> **WHAT YOU SHOULD DO**
Return a copy of every line in the records that includes the word "parts".

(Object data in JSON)

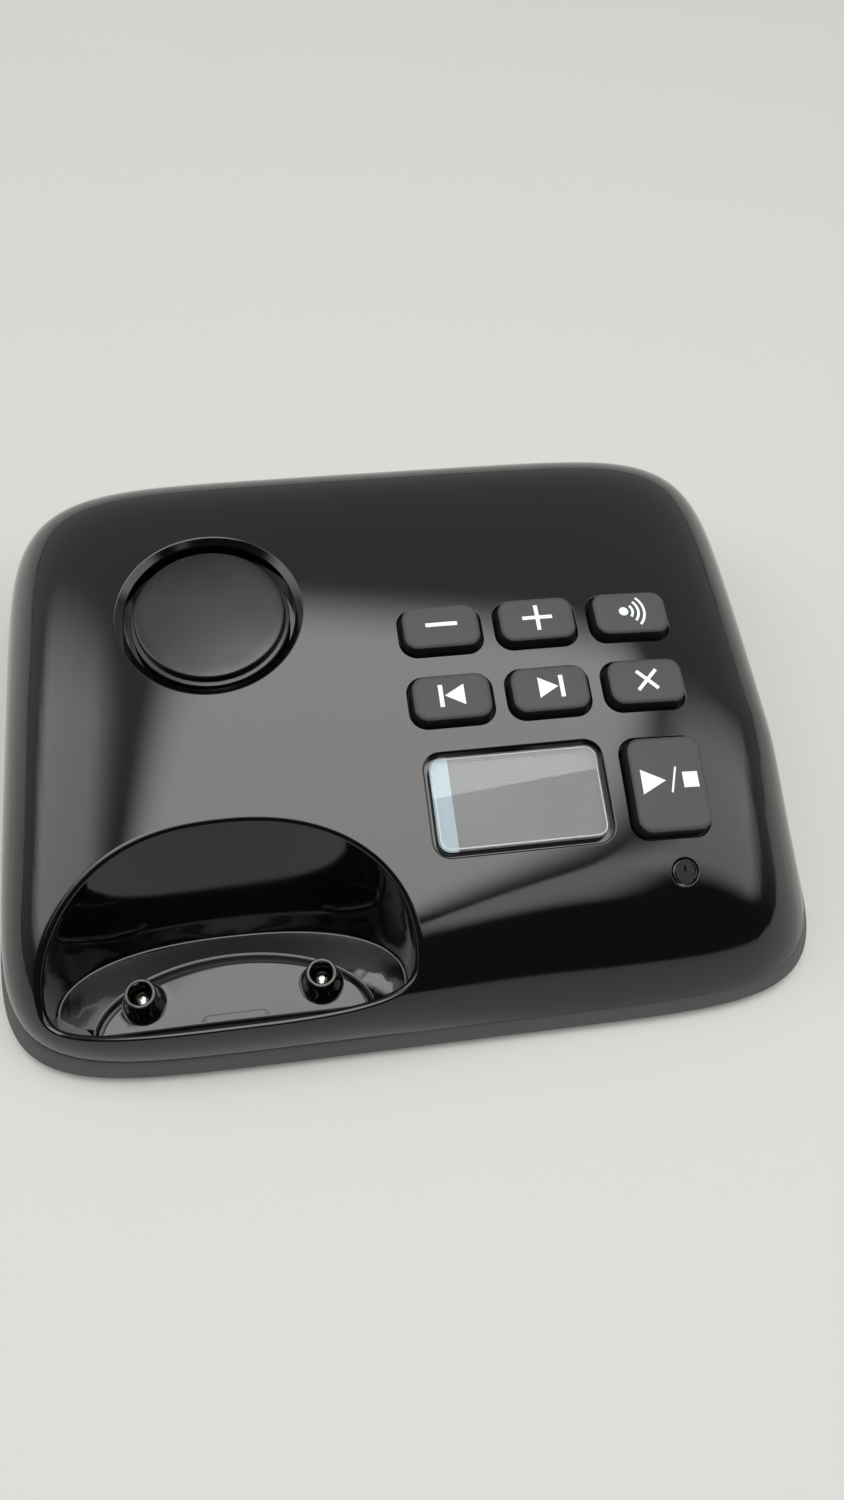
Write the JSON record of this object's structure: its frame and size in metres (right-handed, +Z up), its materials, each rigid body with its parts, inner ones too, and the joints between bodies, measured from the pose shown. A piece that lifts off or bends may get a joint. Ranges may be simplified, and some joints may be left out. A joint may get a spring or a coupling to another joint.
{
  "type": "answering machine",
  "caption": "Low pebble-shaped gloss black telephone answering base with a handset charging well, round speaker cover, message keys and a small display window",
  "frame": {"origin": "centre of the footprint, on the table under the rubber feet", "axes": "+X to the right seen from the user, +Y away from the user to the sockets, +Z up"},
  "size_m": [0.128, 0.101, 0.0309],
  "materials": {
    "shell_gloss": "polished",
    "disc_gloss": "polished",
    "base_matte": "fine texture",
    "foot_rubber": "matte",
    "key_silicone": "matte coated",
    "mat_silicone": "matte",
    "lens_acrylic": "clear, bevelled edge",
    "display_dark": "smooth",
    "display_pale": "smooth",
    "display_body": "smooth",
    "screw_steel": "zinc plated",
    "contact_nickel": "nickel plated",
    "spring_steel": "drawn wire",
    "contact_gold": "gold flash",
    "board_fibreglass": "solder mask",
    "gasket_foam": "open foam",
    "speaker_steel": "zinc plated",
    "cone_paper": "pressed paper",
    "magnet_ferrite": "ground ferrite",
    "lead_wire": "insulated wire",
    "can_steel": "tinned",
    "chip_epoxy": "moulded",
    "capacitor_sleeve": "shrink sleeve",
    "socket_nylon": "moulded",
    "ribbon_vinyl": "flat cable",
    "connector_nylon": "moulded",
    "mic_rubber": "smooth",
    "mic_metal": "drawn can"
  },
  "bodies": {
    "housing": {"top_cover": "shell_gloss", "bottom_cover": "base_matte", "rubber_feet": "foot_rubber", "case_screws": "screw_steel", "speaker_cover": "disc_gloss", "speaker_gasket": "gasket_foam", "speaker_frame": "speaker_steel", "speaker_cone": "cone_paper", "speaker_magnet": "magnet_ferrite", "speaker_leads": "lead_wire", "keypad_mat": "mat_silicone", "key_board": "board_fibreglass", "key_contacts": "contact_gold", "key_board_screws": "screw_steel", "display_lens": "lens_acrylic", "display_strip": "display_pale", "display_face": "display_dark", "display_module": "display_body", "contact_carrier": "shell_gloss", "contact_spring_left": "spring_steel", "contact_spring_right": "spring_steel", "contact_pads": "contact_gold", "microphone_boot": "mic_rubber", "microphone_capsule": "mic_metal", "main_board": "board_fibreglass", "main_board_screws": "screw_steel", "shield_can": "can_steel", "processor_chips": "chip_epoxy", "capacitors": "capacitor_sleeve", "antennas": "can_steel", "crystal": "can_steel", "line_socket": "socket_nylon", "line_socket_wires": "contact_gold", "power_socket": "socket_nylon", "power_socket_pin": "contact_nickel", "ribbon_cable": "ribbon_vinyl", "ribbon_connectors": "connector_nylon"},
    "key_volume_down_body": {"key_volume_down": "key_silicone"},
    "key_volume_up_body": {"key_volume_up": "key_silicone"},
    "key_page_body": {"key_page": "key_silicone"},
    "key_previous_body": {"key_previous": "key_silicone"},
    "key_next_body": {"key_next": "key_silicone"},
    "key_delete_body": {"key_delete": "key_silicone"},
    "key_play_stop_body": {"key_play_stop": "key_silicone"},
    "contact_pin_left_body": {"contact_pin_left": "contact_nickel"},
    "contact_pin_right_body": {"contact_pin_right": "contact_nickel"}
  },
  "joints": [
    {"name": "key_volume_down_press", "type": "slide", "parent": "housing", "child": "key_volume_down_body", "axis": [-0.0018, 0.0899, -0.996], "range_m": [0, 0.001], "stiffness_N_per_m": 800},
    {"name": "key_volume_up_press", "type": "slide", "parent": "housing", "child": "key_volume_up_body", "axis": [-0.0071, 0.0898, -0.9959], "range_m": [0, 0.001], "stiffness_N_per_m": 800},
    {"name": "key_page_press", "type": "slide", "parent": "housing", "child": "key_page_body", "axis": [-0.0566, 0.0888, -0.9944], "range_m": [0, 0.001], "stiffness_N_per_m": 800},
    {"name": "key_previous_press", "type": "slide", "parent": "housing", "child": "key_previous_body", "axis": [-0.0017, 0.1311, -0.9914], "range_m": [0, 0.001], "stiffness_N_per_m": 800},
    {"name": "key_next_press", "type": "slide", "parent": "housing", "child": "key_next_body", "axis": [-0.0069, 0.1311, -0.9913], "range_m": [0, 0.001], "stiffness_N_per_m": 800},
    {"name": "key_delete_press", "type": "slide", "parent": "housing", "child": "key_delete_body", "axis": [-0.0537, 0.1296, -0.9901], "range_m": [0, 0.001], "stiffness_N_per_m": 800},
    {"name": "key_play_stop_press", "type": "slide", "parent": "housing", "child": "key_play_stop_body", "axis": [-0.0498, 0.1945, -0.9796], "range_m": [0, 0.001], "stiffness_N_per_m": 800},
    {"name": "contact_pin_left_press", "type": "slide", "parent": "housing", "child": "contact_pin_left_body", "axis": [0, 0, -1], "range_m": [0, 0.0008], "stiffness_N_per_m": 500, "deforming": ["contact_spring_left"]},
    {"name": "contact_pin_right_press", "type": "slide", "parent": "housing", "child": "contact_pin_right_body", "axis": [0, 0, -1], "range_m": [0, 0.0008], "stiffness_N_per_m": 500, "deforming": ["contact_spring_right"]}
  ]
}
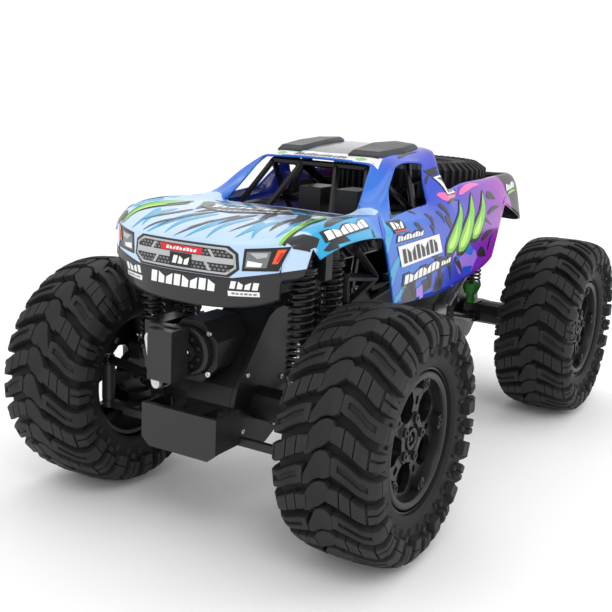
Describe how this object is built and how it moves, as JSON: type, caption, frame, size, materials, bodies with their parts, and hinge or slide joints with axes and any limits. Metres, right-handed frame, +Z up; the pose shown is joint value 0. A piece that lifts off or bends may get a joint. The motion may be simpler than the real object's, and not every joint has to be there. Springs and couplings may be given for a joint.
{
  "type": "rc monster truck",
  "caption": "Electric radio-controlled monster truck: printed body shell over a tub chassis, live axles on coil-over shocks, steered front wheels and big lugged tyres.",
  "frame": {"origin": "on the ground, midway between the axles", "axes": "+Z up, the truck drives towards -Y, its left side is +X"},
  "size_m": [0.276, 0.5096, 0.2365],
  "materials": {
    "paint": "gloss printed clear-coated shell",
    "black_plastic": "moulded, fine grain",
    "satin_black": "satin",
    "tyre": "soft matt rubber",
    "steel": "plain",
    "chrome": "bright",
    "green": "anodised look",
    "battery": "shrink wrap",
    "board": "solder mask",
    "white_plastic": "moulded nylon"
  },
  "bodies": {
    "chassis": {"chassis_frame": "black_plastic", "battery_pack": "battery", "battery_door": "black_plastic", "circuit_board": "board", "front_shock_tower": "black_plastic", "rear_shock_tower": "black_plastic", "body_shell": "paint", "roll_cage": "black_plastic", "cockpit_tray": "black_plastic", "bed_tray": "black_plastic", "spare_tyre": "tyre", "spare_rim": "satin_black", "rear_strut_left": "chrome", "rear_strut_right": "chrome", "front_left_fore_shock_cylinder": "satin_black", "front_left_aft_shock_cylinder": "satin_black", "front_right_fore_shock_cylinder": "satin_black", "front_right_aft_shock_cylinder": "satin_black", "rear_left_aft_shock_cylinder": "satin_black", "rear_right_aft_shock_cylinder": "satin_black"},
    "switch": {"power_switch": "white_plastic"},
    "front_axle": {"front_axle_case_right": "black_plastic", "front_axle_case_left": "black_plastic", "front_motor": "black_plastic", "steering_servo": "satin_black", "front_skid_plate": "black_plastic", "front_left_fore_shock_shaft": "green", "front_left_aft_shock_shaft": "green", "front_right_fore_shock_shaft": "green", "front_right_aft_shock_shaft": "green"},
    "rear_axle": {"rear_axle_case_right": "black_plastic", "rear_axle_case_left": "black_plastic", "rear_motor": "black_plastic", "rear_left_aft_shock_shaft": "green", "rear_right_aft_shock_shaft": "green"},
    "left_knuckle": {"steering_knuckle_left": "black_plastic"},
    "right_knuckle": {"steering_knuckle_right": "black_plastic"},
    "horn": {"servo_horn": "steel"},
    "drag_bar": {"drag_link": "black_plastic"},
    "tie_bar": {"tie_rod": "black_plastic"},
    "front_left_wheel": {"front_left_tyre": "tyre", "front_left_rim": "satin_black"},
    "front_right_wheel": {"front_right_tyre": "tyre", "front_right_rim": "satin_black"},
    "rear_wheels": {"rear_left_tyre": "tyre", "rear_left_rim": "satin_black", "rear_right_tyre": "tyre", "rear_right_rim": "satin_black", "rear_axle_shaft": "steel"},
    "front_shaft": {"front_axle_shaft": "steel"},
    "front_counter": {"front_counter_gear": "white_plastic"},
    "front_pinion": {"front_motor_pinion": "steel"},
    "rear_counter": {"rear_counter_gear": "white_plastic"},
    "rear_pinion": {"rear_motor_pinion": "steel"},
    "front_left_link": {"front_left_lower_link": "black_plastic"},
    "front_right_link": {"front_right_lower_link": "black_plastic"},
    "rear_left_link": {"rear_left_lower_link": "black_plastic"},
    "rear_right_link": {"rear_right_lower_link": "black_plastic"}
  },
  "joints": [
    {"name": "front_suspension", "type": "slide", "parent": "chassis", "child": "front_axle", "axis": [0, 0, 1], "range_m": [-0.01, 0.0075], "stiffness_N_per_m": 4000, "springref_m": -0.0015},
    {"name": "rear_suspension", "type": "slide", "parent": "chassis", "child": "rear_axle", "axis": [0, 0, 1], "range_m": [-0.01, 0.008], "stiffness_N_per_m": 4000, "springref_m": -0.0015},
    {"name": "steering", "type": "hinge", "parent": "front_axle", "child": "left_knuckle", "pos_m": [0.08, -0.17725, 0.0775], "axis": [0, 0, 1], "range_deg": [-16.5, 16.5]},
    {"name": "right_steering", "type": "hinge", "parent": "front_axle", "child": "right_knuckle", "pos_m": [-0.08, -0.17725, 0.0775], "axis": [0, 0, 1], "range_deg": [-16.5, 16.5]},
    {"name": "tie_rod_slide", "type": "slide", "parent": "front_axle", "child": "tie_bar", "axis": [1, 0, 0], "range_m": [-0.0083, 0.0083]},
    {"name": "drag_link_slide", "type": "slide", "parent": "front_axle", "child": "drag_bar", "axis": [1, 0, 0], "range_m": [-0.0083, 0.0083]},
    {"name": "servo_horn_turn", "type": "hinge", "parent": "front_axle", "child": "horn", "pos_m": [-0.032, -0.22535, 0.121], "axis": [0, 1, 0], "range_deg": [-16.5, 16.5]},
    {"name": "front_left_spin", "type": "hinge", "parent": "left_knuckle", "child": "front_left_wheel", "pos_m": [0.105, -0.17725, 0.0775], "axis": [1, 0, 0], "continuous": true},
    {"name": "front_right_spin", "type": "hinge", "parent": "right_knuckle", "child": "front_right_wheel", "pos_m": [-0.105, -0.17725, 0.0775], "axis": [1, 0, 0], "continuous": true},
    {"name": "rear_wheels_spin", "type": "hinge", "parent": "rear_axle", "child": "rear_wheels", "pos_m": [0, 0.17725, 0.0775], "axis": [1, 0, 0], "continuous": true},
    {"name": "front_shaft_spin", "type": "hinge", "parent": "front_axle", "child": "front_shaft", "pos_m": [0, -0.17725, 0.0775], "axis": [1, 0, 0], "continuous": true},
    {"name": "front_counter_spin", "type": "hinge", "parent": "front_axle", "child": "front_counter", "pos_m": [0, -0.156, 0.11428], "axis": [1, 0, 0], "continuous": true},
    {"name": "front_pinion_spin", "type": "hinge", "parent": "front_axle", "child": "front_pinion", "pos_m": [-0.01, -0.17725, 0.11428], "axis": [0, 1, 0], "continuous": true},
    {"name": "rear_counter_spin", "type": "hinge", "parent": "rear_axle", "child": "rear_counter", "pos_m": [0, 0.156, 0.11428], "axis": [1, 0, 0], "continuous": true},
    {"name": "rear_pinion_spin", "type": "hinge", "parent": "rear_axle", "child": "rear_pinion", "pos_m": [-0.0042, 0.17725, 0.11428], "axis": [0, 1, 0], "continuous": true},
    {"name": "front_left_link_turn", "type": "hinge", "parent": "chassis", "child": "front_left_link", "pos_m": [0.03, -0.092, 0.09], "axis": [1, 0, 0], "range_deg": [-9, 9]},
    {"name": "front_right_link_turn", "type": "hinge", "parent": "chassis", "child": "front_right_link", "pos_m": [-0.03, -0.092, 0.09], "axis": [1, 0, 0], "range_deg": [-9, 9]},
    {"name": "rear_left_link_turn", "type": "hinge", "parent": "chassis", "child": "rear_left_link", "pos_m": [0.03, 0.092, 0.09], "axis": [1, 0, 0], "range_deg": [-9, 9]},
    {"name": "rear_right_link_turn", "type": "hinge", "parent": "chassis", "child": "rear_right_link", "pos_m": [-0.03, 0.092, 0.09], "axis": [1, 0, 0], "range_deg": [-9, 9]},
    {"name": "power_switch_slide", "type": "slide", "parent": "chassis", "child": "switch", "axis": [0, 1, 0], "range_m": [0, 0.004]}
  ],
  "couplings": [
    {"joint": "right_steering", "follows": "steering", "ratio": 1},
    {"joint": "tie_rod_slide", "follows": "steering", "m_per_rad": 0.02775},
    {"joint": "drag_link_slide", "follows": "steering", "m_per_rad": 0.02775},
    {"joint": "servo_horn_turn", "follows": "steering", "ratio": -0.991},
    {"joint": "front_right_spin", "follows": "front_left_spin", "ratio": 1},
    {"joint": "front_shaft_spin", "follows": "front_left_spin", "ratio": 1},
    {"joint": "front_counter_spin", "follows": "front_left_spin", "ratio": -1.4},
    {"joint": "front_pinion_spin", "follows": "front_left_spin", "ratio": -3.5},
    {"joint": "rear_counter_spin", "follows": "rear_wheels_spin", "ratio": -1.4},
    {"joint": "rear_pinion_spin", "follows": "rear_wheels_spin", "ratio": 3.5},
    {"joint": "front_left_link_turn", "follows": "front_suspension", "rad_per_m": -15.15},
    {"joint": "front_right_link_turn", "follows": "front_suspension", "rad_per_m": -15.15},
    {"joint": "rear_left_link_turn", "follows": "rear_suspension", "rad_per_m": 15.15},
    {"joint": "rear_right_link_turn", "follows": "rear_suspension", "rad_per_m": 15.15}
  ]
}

> **FINISHED EXERCISE**
Write the JSON record of this object's structure: its frame and size in metres (right-handed, +Z up), its materials, each rigid body with its parts, inner ones too, and the joints between bodies, measured from the pose shown. A piece that lifts off or bends may get a joint. Ranges may be simplified, and some joints may be left out. A joint may get a spring or a coupling to another joint.
Describe how this object is built and how it moves, as JSON: type, caption, frame, size, materials, bodies with their parts, and hinge or slide joints with axes and any limits. Metres, right-handed frame, +Z up; the pose shown is joint value 0. A piece that lifts off or bends may get a joint. The motion may be simpler than the real object's, and not every joint has to be there. Springs and couplings may be given for a joint.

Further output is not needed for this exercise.